Gather as much information about your previous ticket sales if you are able to access them. By any way, always prefer a ticketing solution which gives you access to all these sales data, and ideally provide you as well with detailed analytics to spot the piece of information which will make the difference.
3. The context
Let’s say you organise a four-day festival with a capacity of around 2’000 people per day. On the 4 days, you never reached 100% capacity.
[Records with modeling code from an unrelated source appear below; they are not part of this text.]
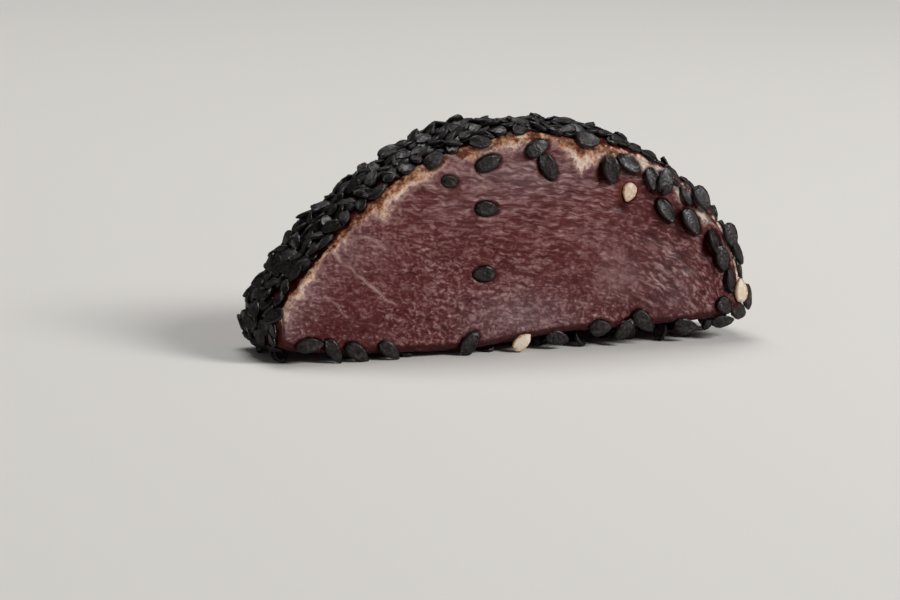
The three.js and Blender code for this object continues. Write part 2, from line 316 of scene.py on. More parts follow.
def grain_slopes(x, z):
    """Slopes along x and z of every product of powers of x and z up to GRAIN_DEGREE, and the
    products themselves."""
    degrees = range(GRAIN_DEGREE + 1)
    powers = [(i, j) for i in degrees for j in degrees if 0 < i + j <= GRAIN_DEGREE]
    x, z = x / GRAIN_SPAN, z / GRAIN_SPAN
    along_x = [i * x ** max(i - 1, 0) * z**j for i, j in powers]
    along_z = [j * x**i * z ** max(j - 1, 0) for i, j in powers]
    products = [x**i * z**j for i, j in powers]
    return (np.stack(parts, -1) for parts in (along_x, along_z, products))


def grain_place(x, z):
    """Coordinates along the fibres and across them, in millimetres.

    Each is a polynomial of x and z. At the guides, the first rises by one along the fibres and
    the second by one across them, and the other way not at all, as nearly as least squares
    allow. The slopes along the fibres weigh more, so that the second keeps to their lines."""
    guides = np.array(FIBRE_GUIDES)
    turn = np.radians(guides[:, 2:])
    along_x, along_z, _ = grain_slopes(guides[:, 0], guides[:, 1])
    with_fibres = np.cos(turn) * along_x - np.sin(turn) * along_z
    over_fibres = np.sin(turn) * along_x + np.cos(turn) * along_z
    slopes = np.concatenate((GRAIN_HOLD * with_fibres, over_fibres))
    wanted = GRAIN_SPAN * np.repeat(np.diag((GRAIN_HOLD, 1)), len(guides), 0)
    ease = GRAIN_EASE * np.eye(slopes.shape[1])
    factors = np.linalg.solve(slopes.T @ slopes + ease, slopes.T @ wanted)
    *_, products = grain_slopes(x, z)
    return (products @ factors).T


# Seeds that lie on the shown face or over its edge. Each row is x and z on the face, the turn
# of the long axis in degrees, how many degrees it leans out over the rim, how far it lies
# behind the face and how deep it is pressed in, and its length and width.
BLACK_STRAYS = [
    (-2.2, 16.3, -7, 0, 0, 0.15, 2.8, 1.8), (-2.8, 9, 178, 0, 0, 0.3, 2.9, 1.8),
    (-6.6, 19.5, -9, 0, 0, 0.45, 2.2, 1.5), (-1.8, 21.4, 17, 0, 0, 0.15, 3.3, 1.9),
    (-8.4, 21.9, 32, 35, 0.35, 0.1, 2.8, 1.8), (-2.6, 23.7, -4, 35, 0.35, 0.1, 2.8, 1.8),
    (4.3, 22.9, 26, 10, 0, 0.12, 3.2, 1.9), (5.6, 20.7, -62, 0, 0, 0.18, 3.4, 2),
    (10.8, 23.6, -12, 25, 0.3, 0.1, 3.3, 2.1), (13.4, 20.1, -80, 0, 0, -0.1, 3.3, 2.2),
    (15.8, 20.7, -37, 15, 0.1, -0.1, 3.4, 1.9), (18.7, 18.8, -75, 10, 0, 0, 2.9, 1.9),
    (20.3, 18.6, 72, 10, 0.1, -0.25, 3.3, 2.3), (20.4, 15.2, -55, 10, 0, 0.15, 3.4, 1.8),
    (23.6, 13.8, -60, 15, 0.1, 0, 3.6, 2), (26.5, 11.3, -83, 40, 0.1, 0, 3.1, 1.9),
    (27.5, 9.4, -81, 12, 0.2, -0.1, 3.2, 2), (28.5, 6.8, -90, 35, 0.2, 0, 2.9, 1.8),
    (27.6, 3.9, -49, 10, 0, 0.15, 2.3, 2), (21.8, 18.9, -60, 40, 0.9, 0.1, 3, 2),
    (23.3, 17, -81, 25, 0.4, 0.1, 3, 2), (25.2, 16.4, -66, 25, 0.6, -0.25, 3.3, 2.5),
    (26.6, 14.6, -40, 40, 0.9, 0.2, 2.8, 1.8), (28.9, 11.9, -78, 22, 0.6, -0.1, 3.2, 2.3),
    (29.9, 9.9, -62, 45, 0.8, 0, 3.3, 2), (30.2, 7.9, -50, 55, 1.2, 0, 3, 1.8),
    (31.05, 4.7, -80, 30, 0.75, 0.25, 3.2, 1.9), (29.8, 3.1, -20, 20, 0.7, 0.1, 2.5, 2.1),
    (-24.2, 2.1, 2, 0, 0, 0, 3.3, 1.7), (-21.4, 1.2, -59, 0, -0.05, 0.1, 3.2, 1.6),
    (-18.6, 1, -36, 0, -0.05, 0.1, 3.3, 1.8), (-14.7, 0.9, -41, 0, -0.05, 0.1, 3, 1.7),
    (-4.9, 1.3, 50, 0, 0, 0, 3.2, 2), (6.2, 1.3, -12, 0, 0.2, 0.3, 3, 1.8),
    (11.5, 2.2, 2, 0, 0, 0.1, 2.8, 1.9), (14.6, 1.9, 45, 0, 0, 0.1, 3.1, 1.8),
    (17, 2.7, -44, 0, 0, 0.05, 3.4, 1.9), (22.6, 1.8, -10, 0, 0.1, 0.2, 3.2, 1.9),
    (27.5, 2.1, 6, 0, 0.25, 0.2, 3.1, 1.5),
]
WHITE_STRAYS = [
    (1.6, 1.1, 36, 0, 0, 0, 2.7, 1.7), (15.8, 17.5, 250, 0, 0.1, 0.22, 2.35, 1.75),
    (29.9, 5.6, 88, 12, 0, 0.22, 2.9, 1.8),
]

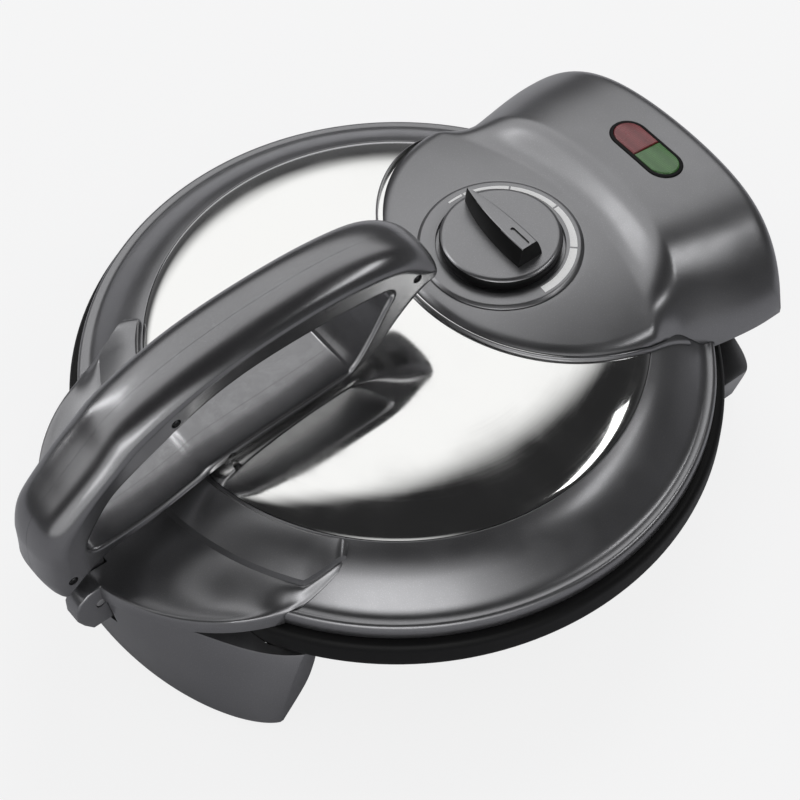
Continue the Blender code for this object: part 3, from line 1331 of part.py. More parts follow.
def make_thermostat():
    top = thermostat_top()
    size = (THERMOSTAT_SIZE, THERMOSTAT_SIZE, THERMOSTAT_DEPTH)
    body = block(size, (0.0, KNOB_Y, top - THERMOSTAT_DEPTH / 2.0))
    body = make_object("thermostat_body", finish_mesh("thermostat_body", body), lid, ivory)
    soften(body, RUN, 1)
    size = (THERMOSTAT_PLATE_LENGTH, THERMOSTAT_SIZE * 0.9, THERMOSTAT_PLATE)
    plate = block(size, (0.0, KNOB_Y, top + FIT + THERMOSTAT_PLATE / 2.0))
    plate = make_object("thermostat_plate", finish_mesh("thermostat_plate", plate), lid, steel)
    return combine(plate, bpy.data.objects["shaft_hole_tool"])


# Indicator window


def stadium(half, round_radius):
    """Plan of a slot with round ends, anticlockwise."""
    straight = half - round_radius
    right = circle_points(round_radius, (straight, 0.0), -90.0, 90.0, WINDOW_ARC_COUNT)
    left = circle_points(round_radius, (-straight, 0.0), 90.0, 270.0, WINDOW_ARC_COUNT)
    return right + left


def window_place():
    lean = atan2(BOX_REAR_DROP, BOX_REAR - BOX_ROOF_FRONT)
    at = Matrix.Translation((0.0, LENS_Y, roof_height(LENS_Y)))
    return at @ Matrix.Rotation(-lean, 4, "X")


def window_prism(plan, low, high):
    build = prism_z(plan, low, high)
    bmesh.ops.transform(build, matrix=window_place(), verts=build.verts)
    return build


def make_window():
    """A dark frame in the roof with a red half and a green half, and a lamp under each."""
    plan = stadium(LENS_HALF + LENS_FRAME, LENS_ROUND + LENS_FRAME)
    frame = window_prism(plan, -LENS_THICKNESS, LENS_PROUD * 0.6)
    frame = make_object("lens_frame", finish_mesh("lens_frame", frame), lid, black)
    name = "lens_frame_tool"
    hole = window_prism(stadium(LENS_HALF + FIT, LENS_ROUND + FIT), -OVERRUN, OVERRUN)
    combine(frame, make_object(name, finish_mesh(name, hole), device))
    straight = LENS_HALF - LENS_ROUND
    for name, sign, material in (("lens_red", -1.0, red_lens), ("lens_green", 1.0, green_lens)):
        arc = circle_points(LENS_ROUND, (straight, 0.0), -90.0, 90.0, WINDOW_ARC_COUNT)
        plan = [(FIT / 2.0, -LENS_ROUND)] + arc + [(FIT / 2.0, LENS_ROUND)]
        plan = [(sign * x, y) for x, y in plan]
        mesh = finish_mesh(name, window_prism(plan, -LENS_THICKNESS, LENS_PROUD))
        lens = make_object(name, mesh, lid, material)
        soften(lens, LENS_PROUD * 0.5, 2)
        lamp = name.replace("lens", "lamp")
        side = sign * LENS_HALF / 2.0
        start = window_place() @ Vector((side, 0.0, -LENS_THICKNESS - FIT - LAMP_LENGTH))
        end = window_place() @ Vector((side, 0.0, -LENS_THICKNESS - FIT))
        make_object(lamp, finish_mesh(lamp, rod(LAMP_RADIUS, start, end)), lid, ivory)


clear_scene()
device = make_axis(DEVICE, (0.0, SHIFT, LIFT))
base = device
lid = make_axis("lid_hinge_axis", (0.0, HINGE_Y, HINGE_Z), device)
handle = make_axis("press_handle_axis", (0.0, PIVOT_Y, PIVOT_Z), lid)
knob = make_axis("knob_axis", (0.0, KNOB_Y, HEAD_PLANE), lid)

grey = make_material("grey_plastic", (0.085, 0.085, 0.09), 0.32, 0.45)
black = make_material("black_plastic", (0.012, 0.012, 0.013), 0.45, 0.0)
chrome = make_material("polished_steel", (0.80, 0.80, 0.79), 0.07, 1.0)
coating = make_material("dark_coating", (0.03, 0.03, 0.032), 0.38, 0.2)
steel = make_material("plated_steel", (0.55, 0.55, 0.56), 0.30, 1.0)
rubber = make_material("black_rubber", (0.015, 0.015, 0.015), 0.85, 0.0)
ivory = make_material("ivory_plastic", (0.70, 0.67, 0.58), 0.5, 0.0)
red_lens = make_material("red_lens", (0.20, 0.03, 0.035), 0.25, 0.0)
green_lens = make_material("green_lens", (0.05, 0.13, 0.035), 0.25, 0.0)

lid_tool = hide_tool(lid_envelope("lid_tool", FIT))
bowl_tool = hide_tool(base_envelope())
make_lid_ring()
make_dome()
make_lid_pan()
make_plates()
make_heaters()
make_base_shell()
make_bottom_cover()
make_front_foot()
make_rear_foot()
make_pads()
make_gland()
make_terminal_block()
make_front_bracket()
make_handle()
make_handle_screws()
make_head_cover()
make_head_trim()
make_head_base()
make_hinge()
make_dial()
make_knob()
make_thermostat()
make_window()
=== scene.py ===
import bpy
import bmesh
from math import atan2, cos, hypot, pi, radians, sin, sqrt
from mathutils import Matrix, Vector


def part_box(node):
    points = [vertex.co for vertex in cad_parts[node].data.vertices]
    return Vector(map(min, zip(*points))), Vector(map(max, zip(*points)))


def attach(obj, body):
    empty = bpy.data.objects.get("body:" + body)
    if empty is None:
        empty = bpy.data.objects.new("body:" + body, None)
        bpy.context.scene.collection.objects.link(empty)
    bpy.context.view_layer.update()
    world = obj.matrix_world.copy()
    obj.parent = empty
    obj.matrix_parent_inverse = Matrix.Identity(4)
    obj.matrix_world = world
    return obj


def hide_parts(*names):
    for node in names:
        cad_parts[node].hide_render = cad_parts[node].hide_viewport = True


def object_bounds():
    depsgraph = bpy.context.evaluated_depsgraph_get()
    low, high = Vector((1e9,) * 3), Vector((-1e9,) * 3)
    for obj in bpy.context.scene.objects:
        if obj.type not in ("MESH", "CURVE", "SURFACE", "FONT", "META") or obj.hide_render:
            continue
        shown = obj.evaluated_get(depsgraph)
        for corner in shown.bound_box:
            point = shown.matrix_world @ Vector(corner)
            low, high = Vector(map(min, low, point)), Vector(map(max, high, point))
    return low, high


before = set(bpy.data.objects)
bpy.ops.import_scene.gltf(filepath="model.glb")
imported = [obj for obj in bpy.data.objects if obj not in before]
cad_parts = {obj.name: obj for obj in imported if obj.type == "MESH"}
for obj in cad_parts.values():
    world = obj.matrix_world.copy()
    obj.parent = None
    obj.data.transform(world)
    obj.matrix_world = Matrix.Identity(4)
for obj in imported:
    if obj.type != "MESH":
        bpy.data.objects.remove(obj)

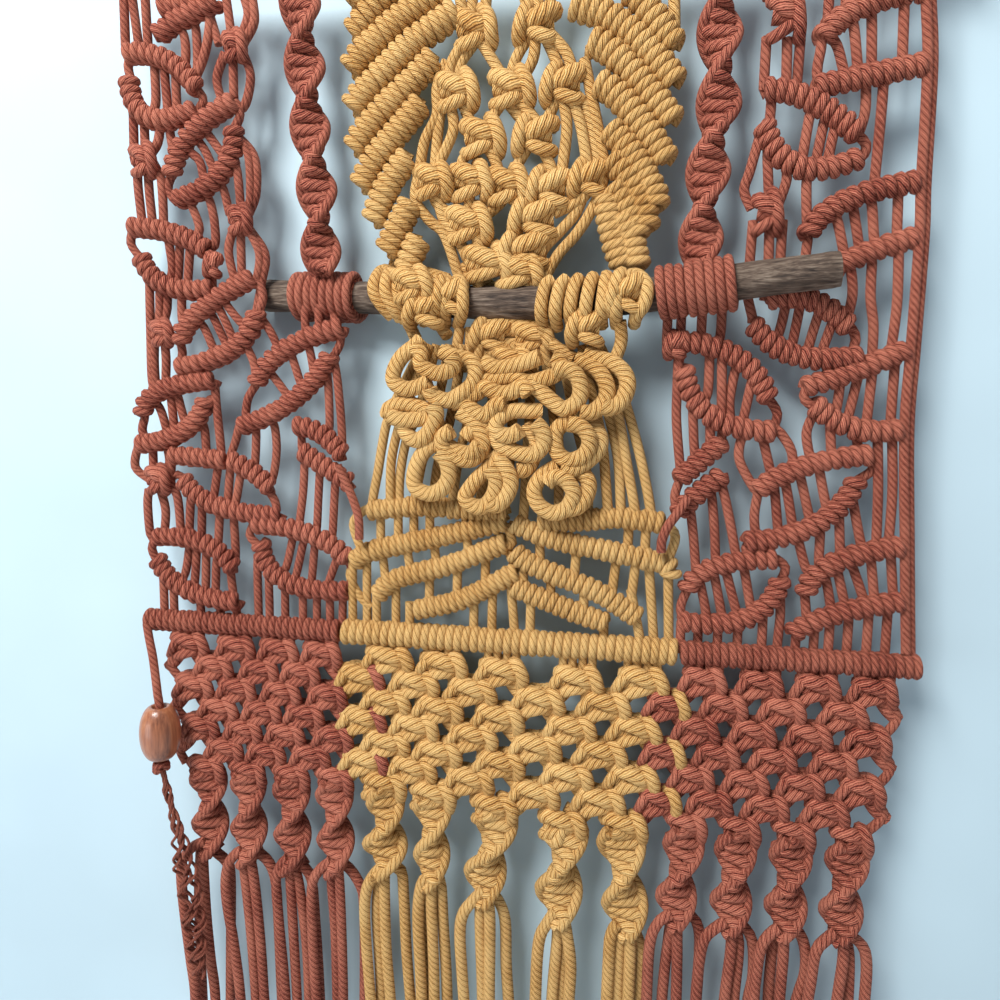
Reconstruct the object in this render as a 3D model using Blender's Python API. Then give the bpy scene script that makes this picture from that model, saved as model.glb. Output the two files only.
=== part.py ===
"""Macrame wall hanging: knotted cord solids in the shape in which they hang.

Frame: metres, +Z up, +X to the right and the front facing -Y. The origin is the middle of the
top edge. The tables give x and "drop", the distance below the top edge, both in millimetres.
"""

import math
from typing import NamedTuple

import bmesh
import bpy
from mathutils import Vector

MM = 0.001

# Driving sizes, in millimetres.
HALF_WIDTH = 191.0
HEADING_CENTRE_DROP = 5.2
HEADING_RADIUS = 5.0
HEADING_CLEAR_DROP = 10.6
MAIN_DROP = 319.0
MAIN_RUST_RADIUS = 6.0
MAIN_GOLD_RADIUS = 6.5
MAIN_GOLD_HALF = 82.8
MAIN_PITCH = 36.0
FRINGE_DROP = 566.0
GAP = 0.4
BAR_RADIUS = 4.8
RUST_STRAND = 2.7
EDGE_STRAND = 3.2
GOLD_STRAND = 3.1
STRAND_BACK = 1.0
STICK_RADIUS = 7.6
COIL_RADIUS = 10.4
COIL_CLEARANCE = 0.9
COIL_END_TAPER = 0.93
COIL_STEPS = 4

# Sides and ridge pitches that set how finely the solids are made.
BAR_SIDES = 5
BAR_PITCH = 22.0
RIDGE_DIP = 0.84
STRAND_SIDES = 3
ROPE_SIDES = 4
STRAIGHT_SIDES = 8
STICK_SIDES = 10


class Bar(NamedTuple):
    """A hitched bar: two ends, the bow of its middle (+ is up) and where along it the bow lies."""

    x0: float
    drop0: float
    x1: float
    drop1: float
    bow: float
    skew: float


class Knot(NamedTuple):
    """A square knot: its middle, width and height."""

    x: float
    drop: float
    width: float
    height: float


class Strand(NamedTuple):
    """A strand between two named bars or knots; bow moves its middle to the right."""

    upper: str
    x_top: float
    lower: str
    x_bottom: float
    bow: float = 0.0


LEFT_BARS = {
    "l0": Bar(-172, 19, -152, 15.5, 0, 0.5),
    "l1": Bar(-174, 31, -143, 17, 1.5, 0.2),
    "l2": Bar(-191, 38, -154, 56, 6, 0.5),
    "l3": Bar(-190, 49, -155, 65, -13, 0.35),
    "l4": Bar(-169, 95, -135, 62, 6, 0.35),
    "l5": Bar(-167, 107, -136, 74, -9, 0.65),
    "l6": Bar(-192, 119, -151, 131, 3, 0.6),
    "l7": Bar(-187, 133, -149, 149.5, -8, 0.35),
    "l8": Bar(-167, 176, -127, 144, 5.5, 0.2),
    "l9": Bar(-169, 188, -126, 160, -8.5, 0.7),
    "l10": Bar(-189, 212, -149, 194, 7, 0.15),
    "l11": Bar(-194, 227, -154, 203, -7.5, 0.65),
    "l12": Bar(-127, 196, -84, 169, 6.5, 0.3),
    "l13": Bar(-136, 217, -88, 181, -6, 0.55),
    "l14": Bar(-107, 216, -84, 230, 3.5, 0.4),
    "l15": Bar(-104, 228, -80, 244, 0, 0.5),
    "l16": Bar(-174, 232, -144, 234, 0, 0.5),
    "l17": Bar(-142, 234, -120, 248, 2, 0.5),
    "l18": Bar(-168, 244, -115, 261, -7, 0.3),
    "l19": Bar(-184, 275, -141, 290, 7, 0.65),
    "l20": Bar(-184, 286, -139, 305, -7, 0.35),
    "l21": Bar(-130, 266, -85, 281, 5.5, 0.65),
    "l22": Bar(-126, 275, -85, 297, -11, 0.25),
}
LEFT_KNOTS = {
    "ka": Knot(-184, 87.5, 13, 14),
    "kb": Knot(-178, 172, 10, 11),
    "kc": Knot(-182, 245, 14, 13),
    "kd": Knot(-135, 37, 12, 10),
    "ke": Knot(-134.5, 117, 12, 11),
}
LEFT_STRANDS = (
    Strand("top", -190, "l2", -189.5),
    Strand("top", -168, "l0", -168),
    Strand("top", -157, "l0", -157),
    Strand("l1", -153, "l2", -156),
    Strand("l2", -188.5, "l3", -188),
    Strand("l2", -176, "l3", -176),
    Strand("l2", -156, "l3", -157),
    Strand("l3", -187.5, "ka", -186),
    Strand("l3", -175.5, "ka", -180),
    Strand("l3", -168, "l4", -166),
    Strand("ka", -187, "l6", -186),
    Strand("ka", -180, "l6", -174),
    Strand("l4", -167, "l5", -165.5),
    Strand("l4", -137, "l5", -138),
    Strand("l5", -150, "l6", -153),
    Strand("l6", -190, "l7", -186),
    Strand("l6", -152.5, "l7", -151),
    Strand("l7", -182.5, "l10", -184),
    Strand("l7", -177, "kb", -177),
    Strand("kb", -177, "l10", -176),
    Strand("l7", -165, "l8", -165),
    Strand("l7", -151, "l8", -151),
    Strand("l8", -165, "l9", -167),
    Strand("l8", -128.5, "l9", -128),
    Strand("l9", -165, "l10", -164),
    Strand("l9", -129, "l12", -118),
    Strand("l10", -187, "l11", -186),
    Strand("l10", -151, "l11", -155.5),
    Strand("l11", -191, "kc", -186),
    Strand("l11", -177, "kc", -179),
    Strand("l11", -155.5, "l16", -148),
    Strand("kc", -185, "l19", -182.5),
    Strand("kc", -178, "l19", -170, 3),
    Strand("l16", -148, "l18", -150),
    Strand("l17", -137, "l18", -139),
    Strand("l17", -122, "l18", -119),
    Strand("l18", -141.5, "l19", -143),
    Strand("l18", -124, "l21", -125),
    Strand("coil", -104, "l12", -104),
    Strand("coil", -87, "l12", -87),
    Strand("l12", -125.5, "l13", -131),
    Strand("l12", -86, "l13", -90),
    Strand("l13", -134, "l17", -140),
    Strand("l13", -91, "l14", -89),
    Strand("l14", -86, "l15", -84),
    Strand("l15", -102, "l21", -105),
    Strand("l15", -82.5, "l21", -86),
    Strand("l21", -128, "l22", -124),
    Strand("l21", -87, "l22", -87),
    Strand("l19", -182, "l20", -182),
    Strand("l19", -143, "l20", -142),
    Strand("l22", -124, "main", -126),
    Strand("l22", -87, "main", -87),
    Strand("l20", -181.5, "main", -181),
    Strand("top", -139.5, "kd", -137),
    Strand("top", -128, "kd", -132),
    Strand("l1", -146, "kd", -138),
    Strand("kd", -138, "l4", -139, -3),
    Strand("kd", -132, "l4", -136.5, 5),
    Strand("l5", -140, "ke", -137),
    Strand("l5", -137, "ke", -132, 6),
    Strand("ke", -137, "l8", -138, -3),
    Strand("ke", -131.5, "l8", -129, 3),
)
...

In the previous year, you didn’t feel comfortable with your ticketing solution and decided to keep it simple with one price per day at EUR 40 and one price for the festival pass at EUR 120.
Ticket sales usually started 6 months before the festival and the line-up was made public at the same time.
4. The plan
Download our full 10 months plan here for communication tips and to better understand each step.
You will find below a brief summary.
Stage 1: Reward loyalty
- Launch a hidden and limited offer for the festival pass for your previous year attendees
- Set a max quantity in order to not be able to serve all the demand
- Set your prices with an important discount and don’t forget charm pricing with prices ending in “9” (for example EUR 69)
Stage 2: Early-bird tickets
- Publicly launch early-bird day tickets (for example at a price of EUR 29)
- Publicly launch early-bird festival passes (for example at a price of EUR 89)
Stage 3: Cross-sell and upsell
- Add up experience packages to your offers with items you have a good margin on (cocktails, merchandising, VIP, etc.) - they might never be redeemed by your consumers
- Create three packages to fit different tastes and budgets, including one decoy.
- Try as well to cross-sell add-ons such as hotel nights, transportation, etc.
Stage 4: Normal tickets
- Launch normal price tickets with day tickets at EUR 39 and pass tickets at EUR 119
- Depending on the period, you can launch specific offers, such as Christmas gift cards that are valid on your tickets
- Launch a promo campaign that will allow a limited number of buyers to still purchase at early-bird prices
Stage 5: Conservative smart pricing
- From now on, price your tickets dynamically using smart pricing with a conservative strategy (mostly time and capacity)
Stage 6: Set discounts
- Create some promo code campaigns targeting defined audiences (student committees, good customers, tourism offices, etc.)
Stage 7: Aggressive smart pricing
- Create a last type named “Last call ticket” and set up a more aggressive smart pricing strategy (weather, acceleration of sales, etc.)
Hopefully, you will announce the sold out way before the festival starts !
5. The execution
Like any project, execution is key and requires the most adapted toolset in order to allow event organisers as much as possible freedom and creativity.
We recommend event organisers to opt for a ticketing solution where they can execute the whole strategy themselves, without ongoing and slow communication with customer support. The solution should be highly flexible in terms of ticketing, while providing all the necessary analytics to perform a close monitoring of the pricing strategy.
Indeed, organisers should stay focused on their conversion rate to spot any deviation from their target rate, and in case refine their pricing strategy accordingly. At best, They would also benefit from sales forecasting models to guess the impact of their changes and decisions. Indeed, it would help the most risk-averse ones overcome their fear biais, and deliver outstanding results with new pricing strategies.